Arlene Foster, the DUP leader, and Iain Duncan Smith, the former Conservative leader, are mounting their own mission to Brussels on Thursday to see if they can get Michel Barnier, the EU chief negotiator, to budge.

Brexit supporters who voted for May’s deal were despondent at the delay. Andrew Percy, a Conservative MP involved in the loyalist Brexit Delivery Group, said: “The strategy of remainers who have never wanted to implement Brexit has been to vote everything down and play for time. They know a long delay probably kills Brexit and the truth is they are probably right and have probably killed Brexit.”

On the other side, those pushing for a softer Brexit compromise with Labour were cheered, along with campaigners for a second referendum, who believe the delay will give more time to build the case for another vote and hold one.

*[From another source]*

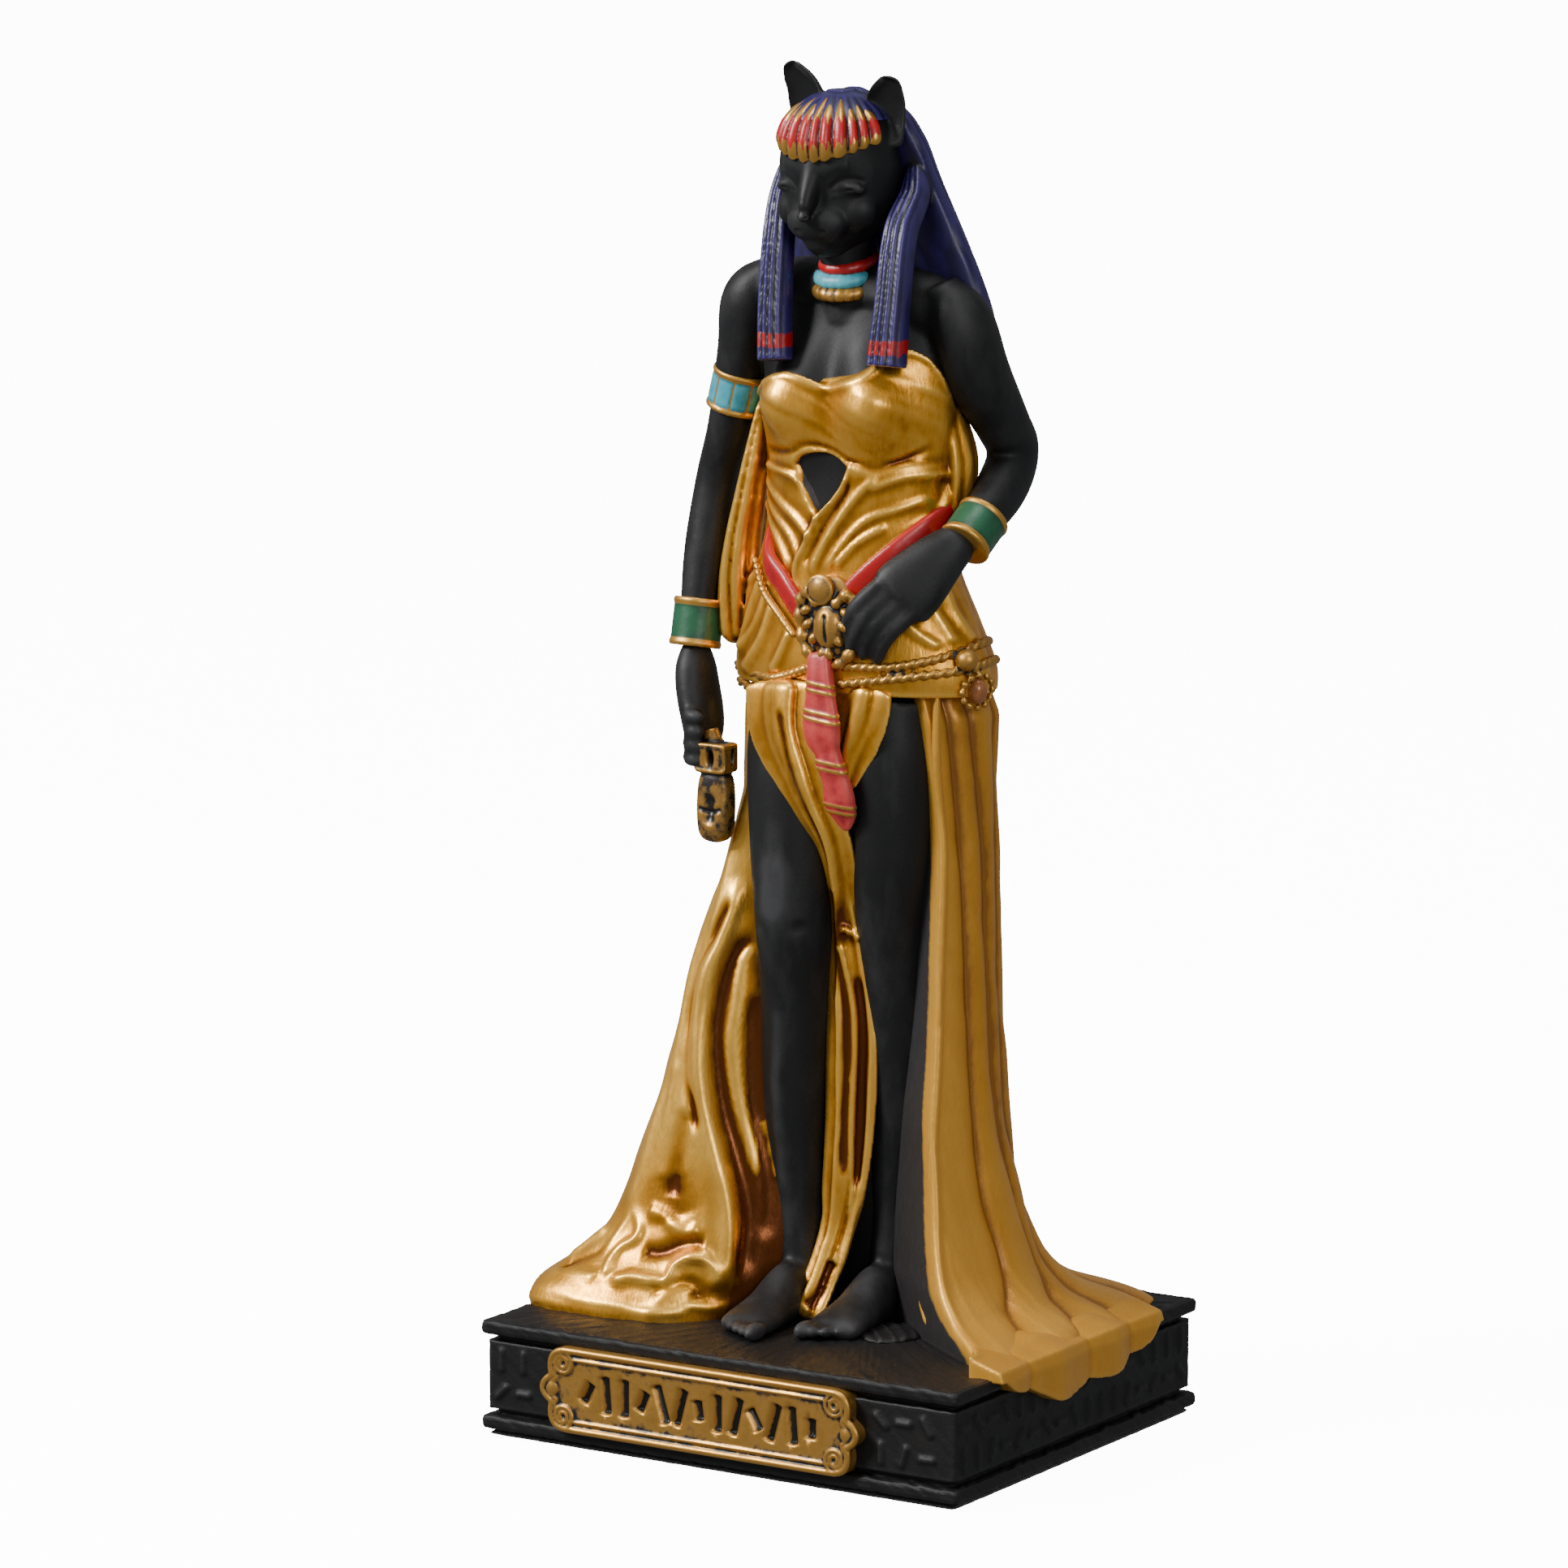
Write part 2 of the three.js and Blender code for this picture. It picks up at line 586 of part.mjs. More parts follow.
// The share of the way from hip to hem that the cloth has gone at each height, on the two sides.
const SPREAD_LEFT = [
  [0, 1.0],
  [1, 0.92],
  [4, 0.62],
  [10, 0.41],
  [16.4, 0.28],
  [25, 0.13],
  [34, 0.0],
];
const SPREAD_RIGHT = [
  [0, 1.0],
  [0.8, 0.86],
  [2, 0.54],
  [4.4, 0.31],
  [10.4, 0.14],
  [18.5, 0.06],
  [34, 0.0],
];
// Bearing of the bay's left edge at each height; its right edge hardly moves.
const BAY_LEFT = [
  [0, 230],
  [5, 230],
  [9, 226],
  [13, 216],
  [20, 212],
  [32, 206],
  [40, 204],
];
const BAY_RIGHT = 325;
const BAY_RADIUS = 3.4;
const BAY_EDGE = 9;
// Folds round the skirt as [first bearing, last bearing, ridges]; the bay has none.
const BAY_FLOOR = 226;
const PLEATS = [
  [BAY_RIGHT, 420, 8],
  [420, 550, 5],
  [550, BAY_FLOOR + 360, 3],
];
const PLEAT_DEPTH = 0.5;
const BAY_SIDES = 7;

// How far the plinth's edge is from the skirt's centre at a bearing.
function edgeReach(bearing) {
  const [c, s] = [Math.cos(degrees(bearing)), Math.sin(degrees(bearing))];
  const aside = PLINTH_WIDTH / 2 / scale - SKIRT_X * Math.sign(c);
  const along = PLINTH_DEPTH / 2 / scale - SKIRT_Y * Math.sign(s);
  return Math.min(aside / Math.abs(c), along / Math.abs(s)) + HEM_OVERHANG;
}

function skirtRadius(bearing, z) {
  const tuck = 1 - HIP.tuck * clamp((z - SKIRT_TOP) / 3 + 1);
  const hip = tuck * oval(bearing, HIP.side, HIP.front, HIP.back);
  const edge = edgeReach(bearing);
  const hem = Math.min(read(HEM_REACH, bearing)[0], edge);
  const leftness = clamp((1 - Math.cos(degrees(bearing - 20))) / 1.6 - 0.1);
  const spread = mix(read(SPREAD_RIGHT, z)[0], read(SPREAD_LEFT, z)[0], leftness);
  const run = PLEATS.find(([from, to]) => turnsPast(bearing, from) < to - from);
  const phase = run ? (turnsPast(bearing, run[0]) / (run[1] - run[0])) * run[2] : 0.25;
  const pleat = PLEAT_DEPTH * (0.4 + spread) * Math.cos(degrees(360 * phase));
  const full = Math.min(mix(hip, hem, spread) + pleat, edge);
  const inside = Math.min(turn(read(BAY_LEFT, z)[0], bearing), turn(bearing, BAY_RIGHT));
  const depth = clamp(inside / BAY_EDGE);
  return mix(full, BAY_RADIUS, depth * depth * (3 - 2 * depth));
}

// Heavy folds beside the bay, and the gathered folds of the hem that lies on the plinth to the left.
const LEFT_FOLDS = [
  [
    [-5.6, -2.4, 34.0, 0.4, 0.4],
    [-8.0, -3.4, 20.0, 1.3, 1.4],
    [-7.4, -4.6, 11.5, 1.3, 1.3],
    [-7.2, -6.6, 1.2, 1.6, 1.2],
  ],
  [
    [-5.2, -0.8, 27.0, 0.4, 0.4],
    [-7.2, 0.2, 14.0, 0.9, 0.9],
    [-5.6, -1.6, 5.0, 1.0, 1.0],
    [-5.4, -4.6, 0.6, 1.0, 0.8],
  ],
  [
    [-10.2, -1.8, 13.0, 0.3, 0.3],
    [-12.0, -4.2, 5.5, 1.0, 0.9],
    [-14.6, -7.0, 1.2, 1.1, 0.9],
  ],
  [
    [-9.0, -5.4, 6.0, 0.9, 0.7],
    [-11.2, -7.4, 2.6, 1.2, 0.7],
    [-12.6, -9.2, 0.6, 1.1, 0.7],
  ],
];
const FRONT_FLAP = [
  [-3.4, -3.7, 41.2, 1.9, 0.7],
  [-1.4, -4.5, 36.0, 1.6, 0.7],
  [1.0, -3.4, 31.0, 1.0, 0.8],
  [1.6, -2.2, 27.0, 0.8, 0.9],
  [1.2, -1.6, 20.0, 0.9, 1.0],
  [1.0, -1.4, 12.0, 0.9, 1.0],
  [0.6, -2.2, 5.0, 1.0, 0.9],
  [-0.3, -4.4, 0.3, 1.3, 0.7],
];
const LEFT_FLAP = [
  [4.0, -3.9, 41.4, 1.7, 0.7],
  [3.4, -4.0, 38.4, 1.4, 0.6],
  [2.6, -4.1, 34.8, 0.6, 0.5],
];
const SASH = [
  [1.4, -4.7, 43.6, 0.8, 0.45],
  [1.7, -5.1, 40.5, 1.25, 0.45],
  [1.9, -5.1, 38.2, 1.55, 0.5],
  [2.3, -4.8, 36.4, 0.95, 0.45],
  [2.8, -4.5, 34.6, 1.4, 0.5],
  [3.1, -4.1, 32.8, 0.35, 0.3],
];

function skirt() {
  const heights = [-0.4, 0.4, 1.6, 3.6, 7, 12, 18, 25, 32, 39.5, SKIRT_TOP];
  const bearings = PLEATS.flatMap(([from, to, ridges]) => fan(from, to, 2 * ridges)).map((b) => b % 360);
  bearings.push(...fan(BAY_FLOOR, BAY_RIGHT, BAY_SIDES));
  return join([
    column(heights, bearings, () => [SKIRT_X, SKIRT_Y], skirtRadius),
    ...LEFT_FOLDS.map((fold) => limb(fold, 6, 5)),
    limb(FRONT_FLAP, 6, 7),
    limb(LEFT_FLAP, 6, 2),
    limb(SASH, 5, 6),
  ]);
}

// The train that runs over the plinth's right edge: [share of the plinth's depth, drop below its top].
const TRAIN = [
  [-0.36, -0.4],
  [-0.3, 0.9],
  [-0.22, 1.7],
  [-0.1, 2.7],
  [0.04, 2.5],
  [0.18, 2.1],
  [0.26, 1.1],
  [0.31, -0.4],
];
const TRAIN_FLUTES = 6;
const TRAIN_FLUTE = 0.28;
const TRAIN_ROOT = 0.6;
const TRAIN_SHOULDER = 1.4;

function train() {
  const edge = PLINTH_WIDTH / 2;
  const [from, to] = [TRAIN[0][0], TRAIN[TRAIN.length - 1][0]];
  const rings = between(from, to, 2 * TRAIN_FLUTES + 1).map((share) => {
    const y = share * PLINTH_DEPTH;
    const flute = Math.cos(degrees((360 * TRAIN_FLUTES * (share - from)) / (to - from)));
    const drop = Math.max(read(TRAIN, share)[0] + TRAIN_FLUTE * flute, TRAIN_ROOT / 2);
    const inner = mix(0.5, 0.9, clamp(-share * 3)) * edge;
    const proud = edge + TRAIN_THICKNESS * 0.75 + TRAIN_FLUTE * flute;
    const top = TRAIN_THICKNESS * (1 + 0.3 * flute);
    const profile = [
      [inner, -TRAIN_ROOT],
      [inner, top * 1.6],
      [edge - TRAIN_SHOULDER, top],
      [proud - TRAIN_FLUTE, top * 0.4],
      [proud, -TRAIN_ROOT / 2],
      [proud, -drop],
      [edge - GROOVE_RECESS, -drop],
      [edge - TRAIN_SHOULDER, -TRAIN_ROOT],
    ];
    return profile.map(([x, z]) => new THREE.Vector3(x / scale, y / scale, z / scale));
  });
  return skin(rings);
}

// Jewellery and what the figure holds.
const CLASP = { centre: [1.3, -4.0, 46.0], size: [1.95, 1.3, 2.6] };
const CLASP_DISC = { centre: [1.2, -5.0, 47.6], size: [0.85, 0.6, 0.85] };
const NECKLACES = [
  { height: 67.9, radius: 2.1, half: 0.4 },
  { height: 67.0, radius: 2.35, half: 0.45 },
  { height: 66.1, radius: 2.65, half: 0.45 },
];
const CUFFS = [
  { from: [-7.85, 0.55, 60.9], to: [-8.6, 0.7, 58.3], radius: 1.95 },
  { from: [-10.65, -0.3, 45.9], to: [-10.7, -0.9, 42.8], radius: 1.7 },
  { from: [9.8, 1.4, 52.6], to: [9.5, -0.7, 50.9], radius: 1.75 },
];
const NECKLACE_CENTRE = [0.65, -0.25];
const NECKLACE_TILT = 12;
const RATTLE_GRIP = [[-9.1, -2.4, 39.2, 0.7, 0.7], [-8.6, -2.6, 37.0, 0.8, 0.8]];
const RATTLE_BLOCK = { centre: [-8.5, -2.7, 36.1], size: [2.5, 1.8, 2.0] };
const RATTLE_LOOP = [
  [-8.5, -2.7, 35.2, 1.1, 0.8],
  [-8.5, -2.8, 32.8, 1.25, 0.9],
  [-8.5, -2.8, 30.6, 0.9, 0.75],
];

function necklace({ height, radius, half }) {
  const ring = new THREE.TorusGeometry(radius, half, 4, 8).rotateX(degrees(-NECKLACE_TILT));
  return solid(ring.translate(...NECKLACE_CENTRE, height).scale(scale, scale, scale));
}

function held() {
  const block = new THREE.BoxGeometry(...RATTLE_BLOCK.size).translate(...RATTLE_BLOCK.centre);
  return join([
    ellipsoid(CLASP.centre, CLASP.size, 8, 5),
    ellipsoid(CLASP_DISC.centre, CLASP_DISC.size, 8, 4),
    limb(RATTLE_GRIP, 8, 1),
    solid(block.scale(scale, scale, scale)),
    limb(RATTLE_LOOP, 8, 3),
  ]);
}

function jewellery() {
  const cuffs = CUFFS.map(({ from, to, radius }) =>
    limb([[...from, radius, radius], [...to, radius, radius]], 10, 1),
  );
  return join([...NECKLACES.map(necklace), ...cuffs]);
}

// Plinth: two slabs with a recessed panel between them, and a nameplate on the front.
function box(width, depth, from, to) {
  return solid(new THREE.BoxGeometry(width, depth, to - from).translate(0, 0, (from + to) / 2));
}

// A slab whose edges are rounded off by one chamfer above and one below.
function slab(from, to) {
  const corners = [[-1, -1], [1, -1], [1, 1], [-1, 1]];
  const rows = [[from, 1], [from + SLAB_ROUNDING, 0], [to - SLAB_ROUNDING, 0], [to, 1]];
  const rings = rows.map(([z, inset]) => {
    const [x, y] = [PLINTH_WIDTH / 2 - inset * SLAB_ROUNDING, PLINTH_DEPTH / 2 - inset * SLAB_ROUNDING];
    return corners.map(([sx, sy]) => new THREE.Vector3((sx * x) / scale, (sy * y) / scale, z / scale));
  });
  return skin(rings);
}

function plinth() {
  const lowerTop = FELT_THICKNESS + SLAB_HEIGHT;
  const upperBottom = PLINTH_HEIGHT - SLAB_HEIGHT;
  const inner = (recess) => [PLINTH_WIDTH - 2 * recess, PLINTH_DEPTH - 2 * recess];
  return join([
    slab(FELT_THICKNESS, lowerTop),
    slab(upperBottom, PLINTH_HEIGHT),
    box(...inner(GROOVE_RECESS), FELT_THICKNESS, PLINTH_HEIGHT),
    box(...inner(PANEL_RECESS), lowerTop + GROOVE_HEIGHT, upperBottom - GROOVE_HEIGHT),
  ]);
}

// The nameplate's outline, with three scrolls at each end, drawn smaller by inset.
function plateOutline(inset) {
  const rise = PLATE_HEIGHT / 2 - inset;
  const straight = PLATE_LENGTH / 2 - 2 * SCROLL_RADIUS;
  const bulge = SCROLL_RADIUS - inset / 2;
  const outline = new THREE.Shape();
  outline.moveTo(-straight, -rise);
  outline.lineTo(straight, -rise);
  outline.quadraticCurveTo(straight + bulge * 1.6, -rise, straight + bulge * 1.2, -rise / 3);
  outline.quadraticCurveTo(straight + bulge * 2.6, 0, straight + bulge * 1.2, rise / 3);
  outline.quadraticCurveTo(straight + bulge * 1.6, rise, straight, rise);
  outline.lineTo(-straight, rise);
  outline.quadraticCurveTo(-straight - bulge * 1.6, rise, -straight - bulge * 1.2, rise / 3);
  outline.quadraticCurveTo(-straight - bulge * 2.6, 0, -straight - bulge * 1.2, -rise / 3);
  outline.quadraticCurveTo(-straight - bulge * 1.6, -rise, -straight, -rise);
  return outline;
}

function nameplate() {
  const layer = (inset, depth, proud) => {
    const settings = { depth, bevelEnabled: false, curveSegments: 4 };
    const plate = new THREE.ExtrudeGeometry(plateOutline(inset), settings).rotateX(degrees(90));
    const middle = (FELT_THICKNESS + PLINTH_HEIGHT) / 2;
    return solid(plate.translate(PLATE_OFFSET, depth - proud - PLINTH_DEPTH / 2, middle));
  };
  const sunk = 2 * RIM_HEIGHT;
  const body = layer(0, PLATE_THICKNESS + GROOVE_RECESS, PLATE_THICKNESS);
  return body.subtract(layer(RIM_WIDTH, sunk, PLATE_THICKNESS + sunk - RIM_HEIGHT));
}

function meshOf(name, made, material) {
  const out = made.getMesh();
  const geometry = new THREE.BufferGeometry();
  geometry.setAttribute("position", new THREE.BufferAttribute(out.vertProperties, out.numProp));
  geometry.setIndex(new THREE.BufferAttribute(out.triVerts, 1));
  geometry.computeVertexNormals();
  const mesh = new THREE.Mesh(geometry, new THREE.MeshStandardMaterial(material));
  mesh.name = name;
  return mesh;
}

const figure = join([legs(), arms(), head(), hair(), limb(YOKE, 8, 4), limb(NECK, 8, 2), robe()]);
const dressed = join([figure, skirt(), girdle(), held(), jewellery(), train()]);
const figurine = join([plinth(), nameplate(), dressed.translate([0, 0, PLINTH_HEIGHT])]);
const felt = box(PLINTH_WIDTH - 2 * FELT_INSET, PLINTH_DEPTH - 2 * FELT_INSET, 0, FELT_THICKNESS);

const part = new THREE.Group();
part.add(meshOf("figurine", figurine, { color: 0x6b4c1c, roughness: 0.5, metalness: 0.3 }));
part.add(meshOf("felt_pad", felt, { color: 0x0d0d0d, roughness: 0.95, metalness: 0 }));

export default part;
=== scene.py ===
"""A painted resin figurine of a cat-headed woman in a gold robe, on a black plinth with a nameplate.

Lengths in the forms are millimetres, and heights are counted from the plinth's top. Finished meshes are in
metres. Each class makes one group of pieces; its grain is the size at which their forms are fused.
"""

from __future__ import annotations

import logging
import math
from collections.abc import Callable, Sequence
from dataclasses import dataclass, field
from enum import Enum

import bmesh
import bpy
import numpy as np
from mathutils import Matrix, Vector


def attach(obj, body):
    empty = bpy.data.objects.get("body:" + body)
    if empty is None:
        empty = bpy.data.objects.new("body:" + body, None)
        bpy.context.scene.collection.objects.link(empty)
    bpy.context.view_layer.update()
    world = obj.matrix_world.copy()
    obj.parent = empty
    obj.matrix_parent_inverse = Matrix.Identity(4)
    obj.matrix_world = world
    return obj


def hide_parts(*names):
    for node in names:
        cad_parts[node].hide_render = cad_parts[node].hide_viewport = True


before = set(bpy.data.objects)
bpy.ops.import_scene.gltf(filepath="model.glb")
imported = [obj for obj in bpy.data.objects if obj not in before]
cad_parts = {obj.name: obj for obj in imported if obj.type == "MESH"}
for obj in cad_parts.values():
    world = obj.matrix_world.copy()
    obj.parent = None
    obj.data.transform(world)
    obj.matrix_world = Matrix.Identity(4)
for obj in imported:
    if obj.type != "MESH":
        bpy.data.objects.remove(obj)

log = logging.getLogger("figurine")

Array = np.ndarray
Table = Sequence[Sequence[float]]
Point = tuple[float, float, float]
Colour = tuple[float, float, float, float]
Drapery = Sequence[tuple[float, float, float, Sequence[Point]]]

MM = 0.001
PLINTH_TOP = 7.8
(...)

Ken Clarke, the pro-EU Conservative former chancellor, welcomed the chance to strike a deal “certainly having a customs union and elements of the single market as well”, adding that “British business would breathe a sigh of relief” if that were to happen.

In contrast, Stephen Gethins, the SNP Europe spokesman, called for May to use the breathing space afforded by the extension to hold a second referendum.

“This is a watershed moment in the Brexit process. With the European Union agreeing to a further extension to article 50, Theresa May must use this time to hold a fresh EU referendum with the option to remain on the ballot paper,” he said.

Tom Brake, a Liberal Democrat MP and Brexit spokesman for the party, said: “The British people have been given a lifeline. The Conservatives have dragged the country into chaos, but the extension agreed in the early hours of this morning offers a route out from the Brexit mess they have created.

“A flexible extension until 31 October is long enough to hold a people’s vote. The prime minister must now show leadership by handing the decision back to the British public.

“It is long overdue that Theresa May and Jeremy Corbyn abandon their party political games, stop wasting time, and give the people the final say with an option to stay in the EU.”